In all these elements, including the fact that prisoners wore civilian clothes, Theresienstadt more resembled a ghetto than a concentration camp. Of course, there was a dreadful downside to this autonomy: the Council of Elders had the autonomy to ration food, which they steered towards those who could work, leaving the elderly and disabled more vulnerable to disease and starvation. More serious yet was the discretion of the Council Members to choose who would be deported and who would remain—who would have the chance to live and who would die.
The Jewish leaders operated under the assumption that labor productivity and obedience to the Germans would facilitate the development of Theresienstadt into a model Jewish city and permit the survival of most of its inhabitants, an illusion to which some ghetto “residents” clung even after the first deportations in January 1942. The SS management showed initiative in playing along. To maintain the illusion for domestic consumption, regional German authorities lulled the elderly, war veterans, and prominent personages with ruses such as home purchase contracts, “deposits” for rent and board, inducements for future “residents” to sign life insurance policies over to the German state.
With their arrival in mid 1942, German and Austrian Jews became the majority among “permanent” residents at Theresienstadt, as most of the Czech Jews had already been deported East. In August 1942, the Germans permitted the establishment of a Bank of the Jewish Self-Administration with special paper currency notes depicting Moses holding the tablets of the law. During the second half of 1942, the SS management funneled funds from confiscated Jewish property into the hands of the Council of Elders to finance improvements. Yet the dark backdrop of deportations was ever-present against the efforts to make the facility livable for its average population of around 45,000 inhabitants.
In the summer of 1942, with Theresienstadt temporarily almost empty, the Council of Elders allotted several large houses to accommodate children. A most important spiritual legacy of the camp-ghetto and its administration was the attention given to the welfare and education of the children. The hope was to keep the children separate from the adults and hence reduce their vulnerability to depression and despair.

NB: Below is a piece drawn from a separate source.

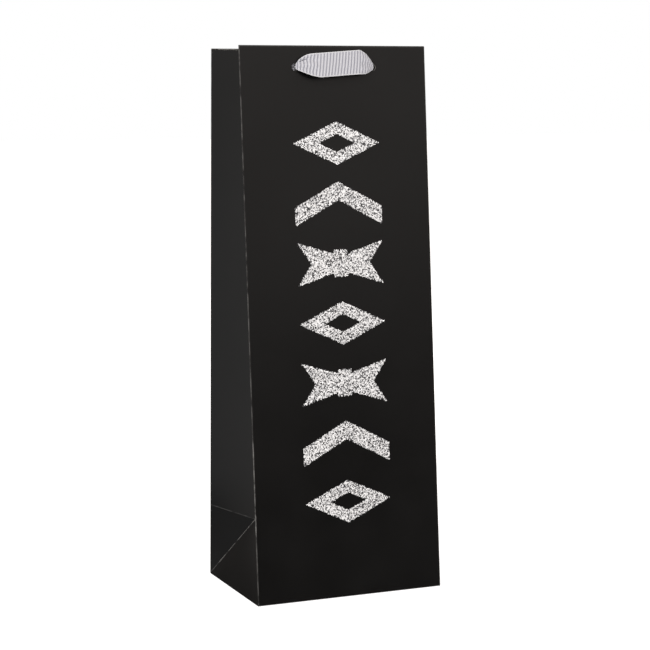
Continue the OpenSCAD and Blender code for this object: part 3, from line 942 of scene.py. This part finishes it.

In general, thanks to these efforts, the children were better housed and fed than the adults, and had the opportunity to learn from some of the most sophisticated pedagogues and teachers in German-speaking Central Europe, who were among the prominent Jews arriving in Theresienstadt.
In fact, 247 children were born in the camp-ghetto between November 1941 and April 20, 1945, and five more in the last two weeks of the war. Among the pains taken for the sake of the children were education and encouragement for them to find solace and hone skills in drawing and painting. Nearly 600 of the almost 10,000 children who entered Theresienstadt at one time or another, are known to have drawn or painted works under the guidance of such teachers as the famous Austrian Jewish artist Friedl Dicker-Brandeis.